Steve Carlton (Trading Card DB)

April 16, 1974: Steve Carlton’s pitching and hitting vanquish Bob Gibson, Cardinals

This article was written by Steve Ginader

Steve Carlton (Trading Card DB)During the first six seasons of his stellar 17-year career with the St. Louis Cardinals, Bob Gibson won 71 games, achieved All-Star status, and pitched on a World Series winner. Early in Gibson’s seventh season, 1965, the 20-year-old Steve Carlton joined Gibson on the Cardinals’ pitching staff.1

The two were teammates for seven years, and by 1971 they were entrenched as the top two pitchers on the Cardinals team that finished second in the National League East Division. Throughout their years together, Carlton gained valuable experience observing Gibson prepare for and pitch in games. When both pitchers returned to St. Louis in 2018 to honor the 1968 NL championship club, Carlton was asked to reflect on their time together. “He was a teacher by his presentation on the field,” Carlton said.2

After the 1971 season, Carlton, in a salary dispute with the club, was traded to the Philadelphia Phillies for Rick Wise.3 A 1-0 win over Gibson and the Cardinals in his second start for the Phillies set the tone for Carlton’s 1972 season. He won 27 games for a team that managed only 59 wins, and received the NL Cy Young Award.

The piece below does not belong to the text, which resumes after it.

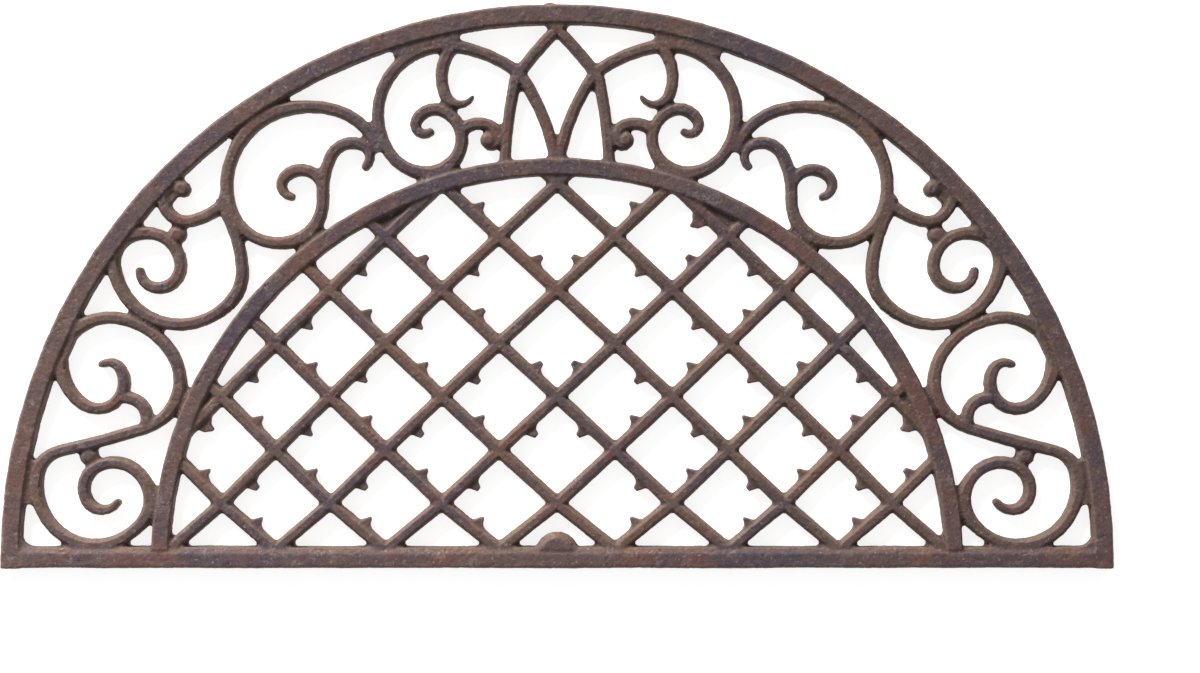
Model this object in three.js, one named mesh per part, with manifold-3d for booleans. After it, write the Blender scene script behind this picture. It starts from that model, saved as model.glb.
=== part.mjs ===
// Half-round door mat in cast iron: a bow on a straight base bar, an inner arch that holds a
// lattice with thorns, and a band of scrolls between the arch and the bow.
// Millimetres. X runs along the base bar, Y towards the bow's crown, Z up to the trodden face.
// The origin is the bow's centre, on the underside.
import * as THREE from "three";
import { mergeVertices } from "three/addons/utils/BufferGeometryUtils.js";
import Module from "manifold-3d";

const wasm = await Module();
wasm.setup();

// Rims: the bow, the base bar and the inner arch
const BOW_RADIUS = 380; // outer edge of the bow
const BOW_WIDTH = 13.8;
const BASE_WIDTH = 14.7;
const BASE_BEYOND_CENTRE = 5.7; // the base bar's outer edge lies this far below the bow's centre
const ARCH_RADIUS = 277.4; // outer edge of the inner arch
const ARCH_WIDTH = 12.4;
const ARCH_DROP = 2.4; // the arch's centre lies this far below the bow's centre
const RIM_HEIGHT = 14;

// Lattice
const COLUMN_PITCH = 40; // from one column of crossings to the next, at the middle
const COLUMN_NARROWING = 0.3; // each column is narrower than the one before by twice this
const ROW_PITCH = 36.5;
const FIRST_ROW_RISE = 29.3; // from the base bar's upper edge to the lowest crossings
const FEET_SINK = 2.2; // the lowest bars meet this far below the base bar's upper edge
const LATTICE_WIDTH = 8.4;
const LATTICE_HEIGHT = 12.4;

// Thorns on the lattice bars
const THORN_LENGTH = 11.7; // along the bar
const THORN_RISE = 6.2; // out from the bar's side
const THORN_HEIGHT = 9.5;
const THORN_ROOT = 0.5; // how far it reaches into the bar
const THORN_TIP = [0.36, 0.48]; // its blunt tip's ends, as shares of its length
const THORN_TIP_SLOPE = 0.93; // height of the tip's second end, as a share of the rise
const THORN_HOLLOW = [0.52, 0.15]; // where its hollow front bends, as shares of length and rise
const LOWER_THORN_PLACE = 0.58; // share of a cell's lower side, from its outer corner
const UPPER_THORN_PLACE = 0.49; // the same on its upper side
const TOP_ROW_WITH_UPPER_THORNS = 5;

// Scrolls, crown ribs, beads and balls
const SCROLL_WIDTH = 8.2;
const SCROLL_HEIGHT = 12.4;
const RIB_WIDTH = 7.8;
const TIP_SHARE = 0.62; // a curl's width at its tip, as a share of the full width
const POINT_SHARE = 0.3; // the same for the crown scroll's pointed hook
const TIP_TAPER = 22; // length over which a curl narrows
const NOSE_LENGTH_SHARE = 0.33; // a tip's blunt nose, as shares of the tip's width
const NOSE_WIDTH_SHARE = 0.55;
const BALL_RADIUS = 5.4;
const BEAD_RADIUS = 6.2;
const BEAD_HEIGHT = 11.4;

// Small parts of the rims
const BOSS_RADIUS = 15;
const BOSS_BEVEL = 3.6;
const BOSS_SINK = 5.2; // its middle lies this far below the base bar's upper edge
const WEB_HEIGHT = 4.5; // floor of the closed pockets between the arch and the lattice
const CORNER_FILLET = 5.5; // between the base bar and the bow's feet
const GATE_PLACE = -5; // stub of the pouring gate on the bow's crown, left of the middle
const GATE_WIDTH = 8.2;
const GATE_RISE = 1.2;
const GATE_HEIGHT = 11;

// Casting section: a drafted bar with bevelled shoulders
const DRAFT_SHARE = 0.94; // shoulder width over foot width
const RIM_CROWN_SHARE = 0.76; // flat crown over foot width
const BAR_CROWN_SHARE = 0.5;
const RIM_BEVEL = 2.2;
const BAR_BEVEL = 3;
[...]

Carlton tumbled to a 13-20 record in 1973, with his final defeat coming in another matchup with Gibson.  During his struggles, however, Carlton always maintained a positive attitude. “You don’t abandon yourself,” he said. “I wasn’t throwing well, had lost my control. They were things I would regain.”4

Gibson remained the mainstay of the Cardinals staff into 1974, but at age 38 he no longer had the stamina and strength to pitch with the overpowering style that was his custom.5 Carlton, in his third year with the Phillies, was trying to recapture his 1972 form. The two pitchers squared off for the third time since the trade at Veterans Stadium in Philadelphia on Tuesday night, April 16, 1974. Both pitchers had started twice in the season but had no decisions.

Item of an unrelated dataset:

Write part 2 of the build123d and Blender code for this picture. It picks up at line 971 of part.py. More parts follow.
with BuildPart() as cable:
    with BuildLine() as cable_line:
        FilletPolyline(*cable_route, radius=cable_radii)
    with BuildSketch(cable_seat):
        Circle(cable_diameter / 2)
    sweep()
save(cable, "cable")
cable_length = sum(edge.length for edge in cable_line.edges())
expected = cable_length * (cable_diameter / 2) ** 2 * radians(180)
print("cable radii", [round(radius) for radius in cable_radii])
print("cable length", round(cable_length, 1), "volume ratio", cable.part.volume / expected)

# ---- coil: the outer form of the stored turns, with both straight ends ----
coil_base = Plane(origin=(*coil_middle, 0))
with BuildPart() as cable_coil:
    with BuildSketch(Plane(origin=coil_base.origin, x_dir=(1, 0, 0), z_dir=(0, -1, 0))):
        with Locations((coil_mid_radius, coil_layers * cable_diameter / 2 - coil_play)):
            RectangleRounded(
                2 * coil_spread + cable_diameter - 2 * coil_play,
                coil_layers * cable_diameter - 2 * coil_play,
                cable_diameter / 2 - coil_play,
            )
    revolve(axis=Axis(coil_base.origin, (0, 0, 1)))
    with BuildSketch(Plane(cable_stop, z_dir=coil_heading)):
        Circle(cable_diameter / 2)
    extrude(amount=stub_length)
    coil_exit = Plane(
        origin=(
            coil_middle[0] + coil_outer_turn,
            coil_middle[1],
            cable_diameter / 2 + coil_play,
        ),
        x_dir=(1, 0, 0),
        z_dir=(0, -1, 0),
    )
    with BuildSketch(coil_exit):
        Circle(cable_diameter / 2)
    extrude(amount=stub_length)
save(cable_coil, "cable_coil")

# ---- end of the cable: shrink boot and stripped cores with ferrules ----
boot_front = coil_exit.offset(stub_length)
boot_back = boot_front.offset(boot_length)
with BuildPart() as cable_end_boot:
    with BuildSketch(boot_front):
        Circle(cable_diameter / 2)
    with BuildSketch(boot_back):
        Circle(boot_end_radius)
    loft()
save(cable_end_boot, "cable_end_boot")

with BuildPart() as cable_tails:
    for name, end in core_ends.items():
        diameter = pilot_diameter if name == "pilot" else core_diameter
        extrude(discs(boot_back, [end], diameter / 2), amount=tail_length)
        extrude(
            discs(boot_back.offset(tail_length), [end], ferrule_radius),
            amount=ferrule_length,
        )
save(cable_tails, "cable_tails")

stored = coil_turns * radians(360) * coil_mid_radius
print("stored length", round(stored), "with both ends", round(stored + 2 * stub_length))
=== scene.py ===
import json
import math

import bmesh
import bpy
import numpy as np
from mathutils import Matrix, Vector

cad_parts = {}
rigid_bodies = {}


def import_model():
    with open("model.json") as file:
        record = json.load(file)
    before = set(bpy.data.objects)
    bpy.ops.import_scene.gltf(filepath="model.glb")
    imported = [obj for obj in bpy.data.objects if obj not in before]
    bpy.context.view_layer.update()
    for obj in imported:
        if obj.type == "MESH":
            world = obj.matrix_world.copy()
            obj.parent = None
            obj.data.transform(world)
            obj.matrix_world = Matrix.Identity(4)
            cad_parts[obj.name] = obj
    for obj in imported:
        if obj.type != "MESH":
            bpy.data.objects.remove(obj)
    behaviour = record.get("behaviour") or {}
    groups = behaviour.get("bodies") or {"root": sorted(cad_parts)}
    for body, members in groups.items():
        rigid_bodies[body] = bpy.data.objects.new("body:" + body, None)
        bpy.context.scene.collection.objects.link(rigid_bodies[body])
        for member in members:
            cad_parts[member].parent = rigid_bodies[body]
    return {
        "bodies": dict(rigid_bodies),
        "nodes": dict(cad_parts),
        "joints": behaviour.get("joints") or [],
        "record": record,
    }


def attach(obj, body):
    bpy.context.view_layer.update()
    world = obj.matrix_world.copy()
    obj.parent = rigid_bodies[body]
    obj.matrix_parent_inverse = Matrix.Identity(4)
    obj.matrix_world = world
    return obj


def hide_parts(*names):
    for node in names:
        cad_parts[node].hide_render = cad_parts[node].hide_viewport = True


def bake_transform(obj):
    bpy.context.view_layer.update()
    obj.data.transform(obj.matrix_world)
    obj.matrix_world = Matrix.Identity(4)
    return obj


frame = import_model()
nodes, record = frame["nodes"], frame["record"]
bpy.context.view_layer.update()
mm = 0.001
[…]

In the top of the first inning, St. Louis leadoff hitter Lou Brock smacked a liner to right-center off Carlton. Center fielder Del Unser hustled toward right field and snagged the hard-hit ball, robbing Brock of extra bases.6 Ted Sizemore walked and Reggie Smith lofted a fly ball to left. Greg Luzinski lost the ball in the lights and it dropped for a double.7 After Joe Torre was intentionally walked, Ted Simmons lifted a drive into center, deep enough to plate Sizemore with the Cardinals’ first run. 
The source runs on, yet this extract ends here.